Sowjetische Soldaten begutachten im Raum Charkiw ein deutsches Panzerwrack.

(Foto: IMAGO/SNA)

Bei Kursk will die Wehrmacht im Sommer 1943 sowjetische Truppen einkesseln. Die letzte deutsche Großoffensive im Osten scheitert aber schon nach wenigen Tagen. In Russland ist die Erinnerung an die größte Schlacht des Zweiten Weltkriegs bis heute von Legenden geprägt, sagt der Historiker Roman Töppel.
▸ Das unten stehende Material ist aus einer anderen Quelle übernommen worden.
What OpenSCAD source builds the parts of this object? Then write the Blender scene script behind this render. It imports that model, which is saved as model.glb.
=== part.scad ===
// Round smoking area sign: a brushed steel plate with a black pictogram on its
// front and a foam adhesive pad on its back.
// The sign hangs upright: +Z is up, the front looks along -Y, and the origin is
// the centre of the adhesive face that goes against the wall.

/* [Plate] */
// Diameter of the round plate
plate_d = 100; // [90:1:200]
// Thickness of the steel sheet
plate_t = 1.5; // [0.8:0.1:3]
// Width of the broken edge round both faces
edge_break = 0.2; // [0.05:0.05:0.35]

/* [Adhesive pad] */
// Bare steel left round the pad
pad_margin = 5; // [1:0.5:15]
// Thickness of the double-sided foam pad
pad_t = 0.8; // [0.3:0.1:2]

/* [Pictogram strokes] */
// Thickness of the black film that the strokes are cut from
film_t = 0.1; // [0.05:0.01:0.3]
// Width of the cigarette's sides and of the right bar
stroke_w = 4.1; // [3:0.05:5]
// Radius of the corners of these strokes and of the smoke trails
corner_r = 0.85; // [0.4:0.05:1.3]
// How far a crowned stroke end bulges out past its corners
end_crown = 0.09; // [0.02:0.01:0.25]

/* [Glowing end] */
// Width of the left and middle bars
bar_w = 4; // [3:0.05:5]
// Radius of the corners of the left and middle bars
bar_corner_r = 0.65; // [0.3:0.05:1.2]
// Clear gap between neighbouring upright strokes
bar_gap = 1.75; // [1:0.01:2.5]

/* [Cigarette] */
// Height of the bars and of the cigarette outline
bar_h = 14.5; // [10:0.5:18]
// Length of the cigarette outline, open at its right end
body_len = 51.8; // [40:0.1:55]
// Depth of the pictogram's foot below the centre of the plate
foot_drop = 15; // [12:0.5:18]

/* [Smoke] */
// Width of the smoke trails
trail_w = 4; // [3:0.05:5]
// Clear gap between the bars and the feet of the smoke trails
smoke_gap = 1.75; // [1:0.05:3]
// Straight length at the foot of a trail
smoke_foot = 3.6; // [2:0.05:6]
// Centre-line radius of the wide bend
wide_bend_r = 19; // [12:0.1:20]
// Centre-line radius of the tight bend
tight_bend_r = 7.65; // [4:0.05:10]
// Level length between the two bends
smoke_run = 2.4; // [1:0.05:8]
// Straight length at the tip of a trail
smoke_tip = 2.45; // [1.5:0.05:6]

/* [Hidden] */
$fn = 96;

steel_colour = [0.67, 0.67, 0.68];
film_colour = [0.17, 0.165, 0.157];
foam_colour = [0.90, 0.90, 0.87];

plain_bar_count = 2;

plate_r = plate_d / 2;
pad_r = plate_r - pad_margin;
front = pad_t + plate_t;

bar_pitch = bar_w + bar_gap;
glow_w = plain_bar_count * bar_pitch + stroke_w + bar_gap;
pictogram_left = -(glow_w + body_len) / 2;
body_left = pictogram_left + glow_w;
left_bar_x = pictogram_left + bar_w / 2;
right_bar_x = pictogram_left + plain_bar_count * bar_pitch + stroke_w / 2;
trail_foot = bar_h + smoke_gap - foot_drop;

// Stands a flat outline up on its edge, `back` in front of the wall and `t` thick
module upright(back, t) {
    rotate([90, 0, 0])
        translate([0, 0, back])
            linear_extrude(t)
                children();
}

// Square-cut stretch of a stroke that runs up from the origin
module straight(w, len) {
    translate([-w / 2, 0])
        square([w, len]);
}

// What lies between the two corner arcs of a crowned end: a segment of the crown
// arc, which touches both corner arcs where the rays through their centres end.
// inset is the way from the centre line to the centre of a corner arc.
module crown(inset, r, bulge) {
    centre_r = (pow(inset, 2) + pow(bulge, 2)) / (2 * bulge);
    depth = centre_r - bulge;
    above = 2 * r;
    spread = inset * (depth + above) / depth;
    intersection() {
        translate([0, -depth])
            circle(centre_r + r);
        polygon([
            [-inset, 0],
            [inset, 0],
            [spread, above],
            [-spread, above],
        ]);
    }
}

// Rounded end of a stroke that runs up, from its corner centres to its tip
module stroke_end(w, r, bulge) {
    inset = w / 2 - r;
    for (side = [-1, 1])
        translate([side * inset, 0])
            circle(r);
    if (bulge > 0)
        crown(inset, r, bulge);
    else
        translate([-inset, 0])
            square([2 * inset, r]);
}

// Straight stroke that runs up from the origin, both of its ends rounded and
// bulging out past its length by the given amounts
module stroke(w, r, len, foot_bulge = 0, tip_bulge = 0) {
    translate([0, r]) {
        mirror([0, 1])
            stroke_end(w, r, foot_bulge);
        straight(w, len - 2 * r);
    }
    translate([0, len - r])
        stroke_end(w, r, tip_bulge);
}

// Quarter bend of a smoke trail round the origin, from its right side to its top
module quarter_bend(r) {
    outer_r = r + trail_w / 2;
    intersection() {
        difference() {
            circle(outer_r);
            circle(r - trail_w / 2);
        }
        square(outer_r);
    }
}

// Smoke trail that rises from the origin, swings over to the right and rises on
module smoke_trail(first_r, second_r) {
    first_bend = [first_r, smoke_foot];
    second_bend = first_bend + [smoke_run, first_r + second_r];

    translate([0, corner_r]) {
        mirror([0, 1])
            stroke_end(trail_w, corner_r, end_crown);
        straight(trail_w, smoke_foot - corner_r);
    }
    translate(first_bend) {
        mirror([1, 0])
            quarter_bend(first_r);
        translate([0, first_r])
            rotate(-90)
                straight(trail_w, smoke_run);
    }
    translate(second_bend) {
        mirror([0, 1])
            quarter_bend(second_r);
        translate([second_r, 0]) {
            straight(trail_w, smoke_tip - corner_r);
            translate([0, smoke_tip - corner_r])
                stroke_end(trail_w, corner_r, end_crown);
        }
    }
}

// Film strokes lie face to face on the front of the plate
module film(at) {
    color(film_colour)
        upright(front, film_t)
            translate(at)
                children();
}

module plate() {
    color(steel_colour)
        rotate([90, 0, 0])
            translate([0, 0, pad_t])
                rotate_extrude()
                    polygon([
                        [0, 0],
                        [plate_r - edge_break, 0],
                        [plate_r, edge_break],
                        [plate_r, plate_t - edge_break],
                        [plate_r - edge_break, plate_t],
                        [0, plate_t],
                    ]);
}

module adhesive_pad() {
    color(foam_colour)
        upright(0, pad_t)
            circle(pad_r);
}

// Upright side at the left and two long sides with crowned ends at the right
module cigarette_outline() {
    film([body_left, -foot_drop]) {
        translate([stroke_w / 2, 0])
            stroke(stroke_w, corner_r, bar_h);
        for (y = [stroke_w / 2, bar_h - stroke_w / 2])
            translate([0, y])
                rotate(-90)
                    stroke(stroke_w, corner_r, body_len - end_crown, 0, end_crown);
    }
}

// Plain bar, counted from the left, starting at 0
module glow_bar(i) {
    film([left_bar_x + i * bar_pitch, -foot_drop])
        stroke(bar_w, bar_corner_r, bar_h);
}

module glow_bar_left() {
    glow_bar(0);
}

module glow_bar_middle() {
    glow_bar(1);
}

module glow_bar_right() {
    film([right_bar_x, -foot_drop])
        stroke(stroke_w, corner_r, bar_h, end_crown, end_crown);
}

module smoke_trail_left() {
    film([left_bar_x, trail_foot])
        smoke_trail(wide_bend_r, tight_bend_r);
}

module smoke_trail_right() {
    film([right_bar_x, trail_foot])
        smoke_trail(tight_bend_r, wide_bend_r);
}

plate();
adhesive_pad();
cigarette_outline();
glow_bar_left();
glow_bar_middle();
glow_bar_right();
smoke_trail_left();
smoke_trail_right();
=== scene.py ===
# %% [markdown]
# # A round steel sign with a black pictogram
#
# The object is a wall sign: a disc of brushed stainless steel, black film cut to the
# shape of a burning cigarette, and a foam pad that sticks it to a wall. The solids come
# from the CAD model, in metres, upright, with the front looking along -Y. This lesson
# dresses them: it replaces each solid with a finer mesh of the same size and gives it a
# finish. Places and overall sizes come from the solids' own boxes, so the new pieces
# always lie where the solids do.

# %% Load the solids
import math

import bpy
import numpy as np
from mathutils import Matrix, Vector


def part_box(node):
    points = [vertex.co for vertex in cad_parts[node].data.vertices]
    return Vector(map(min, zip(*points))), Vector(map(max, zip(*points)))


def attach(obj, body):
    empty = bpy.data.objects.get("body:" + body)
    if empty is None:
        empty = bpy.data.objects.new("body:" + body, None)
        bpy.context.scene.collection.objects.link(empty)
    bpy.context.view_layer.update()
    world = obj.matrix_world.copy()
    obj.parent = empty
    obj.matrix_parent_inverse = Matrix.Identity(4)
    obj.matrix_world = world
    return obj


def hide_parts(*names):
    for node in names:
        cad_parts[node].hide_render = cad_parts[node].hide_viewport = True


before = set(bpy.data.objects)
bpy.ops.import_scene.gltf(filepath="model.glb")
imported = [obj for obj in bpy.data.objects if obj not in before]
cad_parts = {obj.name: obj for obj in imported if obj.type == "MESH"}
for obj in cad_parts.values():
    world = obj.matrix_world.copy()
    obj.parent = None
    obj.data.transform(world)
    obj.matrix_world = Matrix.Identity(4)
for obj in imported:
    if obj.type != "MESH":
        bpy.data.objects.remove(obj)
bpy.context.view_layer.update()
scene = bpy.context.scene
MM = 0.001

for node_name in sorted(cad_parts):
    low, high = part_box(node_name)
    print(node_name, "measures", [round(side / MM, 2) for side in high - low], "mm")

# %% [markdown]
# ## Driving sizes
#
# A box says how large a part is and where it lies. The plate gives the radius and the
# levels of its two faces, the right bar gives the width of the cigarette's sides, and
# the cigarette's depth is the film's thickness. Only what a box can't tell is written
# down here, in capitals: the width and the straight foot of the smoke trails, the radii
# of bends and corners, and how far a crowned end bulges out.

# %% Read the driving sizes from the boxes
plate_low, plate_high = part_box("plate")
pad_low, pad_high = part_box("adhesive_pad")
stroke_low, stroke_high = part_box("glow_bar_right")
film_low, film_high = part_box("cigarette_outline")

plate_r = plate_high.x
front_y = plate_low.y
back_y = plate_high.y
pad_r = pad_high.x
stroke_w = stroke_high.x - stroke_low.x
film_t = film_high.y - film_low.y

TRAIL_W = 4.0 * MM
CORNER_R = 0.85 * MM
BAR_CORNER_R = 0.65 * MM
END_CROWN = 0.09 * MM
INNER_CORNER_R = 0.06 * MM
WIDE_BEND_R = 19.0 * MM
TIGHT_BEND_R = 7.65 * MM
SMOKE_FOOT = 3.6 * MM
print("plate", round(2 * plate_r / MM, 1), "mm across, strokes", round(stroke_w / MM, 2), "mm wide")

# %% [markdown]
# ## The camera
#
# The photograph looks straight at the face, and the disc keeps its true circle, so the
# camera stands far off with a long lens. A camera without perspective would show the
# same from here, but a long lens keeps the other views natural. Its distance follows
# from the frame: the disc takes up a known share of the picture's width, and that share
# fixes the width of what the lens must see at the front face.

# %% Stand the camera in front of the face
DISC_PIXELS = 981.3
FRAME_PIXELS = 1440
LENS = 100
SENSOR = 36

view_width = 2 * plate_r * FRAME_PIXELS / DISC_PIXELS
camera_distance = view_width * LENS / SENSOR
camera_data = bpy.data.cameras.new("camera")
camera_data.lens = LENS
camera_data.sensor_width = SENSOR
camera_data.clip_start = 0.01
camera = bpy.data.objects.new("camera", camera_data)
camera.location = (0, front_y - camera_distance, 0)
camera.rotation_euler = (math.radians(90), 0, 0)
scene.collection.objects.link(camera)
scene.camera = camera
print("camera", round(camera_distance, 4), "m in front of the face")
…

Im Frühjahr 2022 vertrieben ukrainische Truppen Moskaus Verbände aus dem Raum Charkiw. Für die Ukraine war es ein wichtiger Sieg im russischen Angriffskrieg. Die Stadt stand vor 80 Jahren schon einmal im Mittelpunkt der Geschichte. Damals endete die Schlacht bei Kursk mit der Befreiung Charkiws durch die Rote Armee. Dabei begannen die Kämpfe um den Kursker Frontbogen eigentlich mit einer Großoffensive der Wehrmacht.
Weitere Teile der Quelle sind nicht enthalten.